Todas as formas de adaptar a IA ao trabalho jornalístico que não prejudiquem a literacia mediática estão a ser procurados nos dias de hoje. Molinos vê isso como uma ferramenta e explica a abordagem que pode ser adotada numa direção não prejudicial: “Produzir conteúdo e criar notícias, nunca. Que [a IA] ajude a distribuir, selecione, que seja uma ferramenta que possa ajudar… Não vejo mal nenhum”, concluiu.

Apesar dos problemas económicos enfrentados por Portugal, que segundo o Reuters Digital News Report de 2023 também têm influência no campo jornalístico, a situação ainda é muito melhor do que noutros países europeus.

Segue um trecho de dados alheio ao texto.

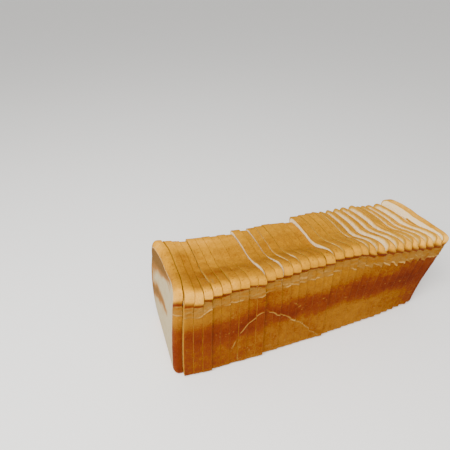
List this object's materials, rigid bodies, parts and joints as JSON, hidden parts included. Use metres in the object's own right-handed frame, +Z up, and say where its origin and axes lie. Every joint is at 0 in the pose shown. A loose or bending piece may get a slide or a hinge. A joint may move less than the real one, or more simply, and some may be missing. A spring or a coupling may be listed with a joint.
{
  "type": "tin loaf",
  "caption": "Sliced tin loaf: thin square slices standing in a row, the far ones fanned out and leaning, with a golden crust, a swollen front rim and pale crumb.",
  "frame": {"origin": "under the middle of the loaf's box, on the surface it stands on", "axes": "+X along the loaf from the first cut face to the heel, +Y from the front side with the swollen rim to the back side, +Z up"},
  "size_m": [0.3944, 0.1284, 0.149],
  "materials": {
    "bread": "golden baked crust round soft pale crumb",
    "end_crust": "deep golden baked end crust"
  },
  "bodies": {
    "root": {"slice_01": "bread", "slice_02": "bread", "slice_03": "bread", "slice_04": "bread", "slice_05": "bread", "slice_06": "bread", "slice_07": "bread", "slice_08": "bread", "slice_09": "bread", "slice_10": "bread", "slice_11": "bread", "slice_12": "bread", "slice_13": "bread", "slice_14": "bread", "slice_15": "bread", "slice_16": "bread", "slice_17": "bread", "slice_18": "bread", "slice_19": "bread", "slice_20": "bread", "slice_21": "bread", "slice_22": "bread", "slice_23": "bread", "slice_24": "bread", "slice_25": "bread", "slice_26": "bread", "slice_27": "bread", "slice_28": "bread", "slice_29": "bread", "slice_30": "bread", "slice_31": "bread", "heel": "end_crust"}
  },
  "joints": []
}
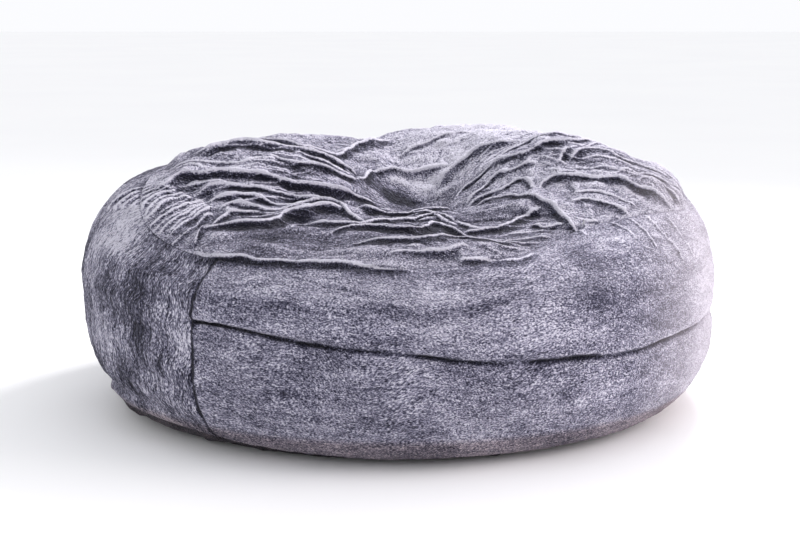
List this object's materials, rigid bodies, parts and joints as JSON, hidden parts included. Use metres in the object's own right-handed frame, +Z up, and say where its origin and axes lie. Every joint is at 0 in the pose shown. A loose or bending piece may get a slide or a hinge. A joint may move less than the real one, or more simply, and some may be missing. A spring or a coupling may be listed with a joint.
{
  "type": "bean bag chair",
  "caption": "Large round foam-filled floor lounger with a sewn plush fur cover, slumped top with a central hollow, inner liner and zips at the back.",
  "frame": {"origin": "on the floor under the middle of the round base", "axes": "+Z up, -Y towards the front (the low, slumped side of the seat), +X to the right of someone facing the front"},
  "size_m": [1.83, 1.83, 0.7636],
  "materials": {
    "fur": "plush short fur, grey with a lilac cast",
    "fur_side": "plush short fur, pile running up and down",
    "base_cloth": "dark woven base cloth",
    "liner_cloth": "plain woven cotton",
    "foam": "shredded polyurethane foam",
    "zip_tape": "woven tape",
    "zip_coil": "nylon coil",
    "zip_metal": "satin nickel",
    "label": "blank woven label"
  },
  "bodies": {
    "bag": {"cover_top_panel": "fur", "cover_left_panel": "fur_side", "cover_front_upper_band": "fur", "cover_front_lower_band": "fur", "cover_back_upper_band": "fur", "cover_back_lower_band": "fur", "cover_base_panel": "base_cloth", "cover_zip_tape_upper": "zip_tape", "cover_zip_tape_lower": "zip_tape", "cover_zip_coil_upper": "zip_coil", "cover_zip_coil_lower": "zip_coil", "cover_zip_top_stop_upper": "zip_metal", "cover_zip_top_stop_lower": "zip_metal", "cover_zip_bottom_stop": "zip_metal", "cover_care_label": "label", "liner_top_panel": "liner_cloth", "liner_front_wall": "liner_cloth", "liner_back_upper_wall": "liner_cloth", "liner_back_lower_wall": "liner_cloth", "liner_base_panel": "liner_cloth", "liner_zip_tape_upper": "zip_tape", "liner_zip_tape_lower": "zip_tape", "liner_zip_coil_upper": "zip_coil", "liner_zip_coil_lower": "zip_coil", "foam_fill": "foam"},
    "cover_slider": {"cover_zip_slider": "zip_metal"},
    "cover_pull": {"cover_zip_pull_tab": "zip_metal"},
    "liner_slider": {"liner_zip_slider": "zip_metal"}
  },
  "joints": [
    {"name": "cover_zip_travel", "type": "hinge", "parent": "bag", "child": "cover_slider", "pos_m": [0, 0, 0.305], "axis": [0, 0, 1], "range_deg": [-90, 0]},
    {"name": "cover_pull_swing", "type": "hinge", "parent": "cover_slider", "child": "cover_pull", "pos_m": [-0.52736, 0.72585, 0.305], "axis": [0, 0, 1], "range_deg": [0, 170]},
    {"name": "liner_zip_travel", "type": "hinge", "parent": "bag", "child": "liner_slider", "pos_m": [0, 0, 0.22], "axis": [0, 0, 1], "range_deg": [-46, 0]}
  ]
}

De acordo com o mesmo relatório, a confiança nas notícias em Portugal alcança os 58% e na Polónia, por exemplo, é de 42%. Este e outros indicadores colocam a Polónia 40 posições abaixo no Índice Mundial de Liberdade de Imprensa.

Por mais que as questões financeiras não devam ser desvalorizadas, os portugueses mantêm uma elevada consciência social e os jornalistas não são restringidos pelo governo, o que aconteceu na Polónia nos últimos anos, de acordo com entidades como a Repórteres Sem Fronteiras. As pessoas utilizam os meios de comunicação social com muito mais frequência e parecem confiar no que lá veem, ao contrário do público polaco, de acordo com o relatório da Reuters.

No entanto, analisando com mais profundidade, os portugueses não estão muito dispostos a pagar pelas notícias, o que, por sua vez, não ajuda a resolver os problemas financeiros do mercado.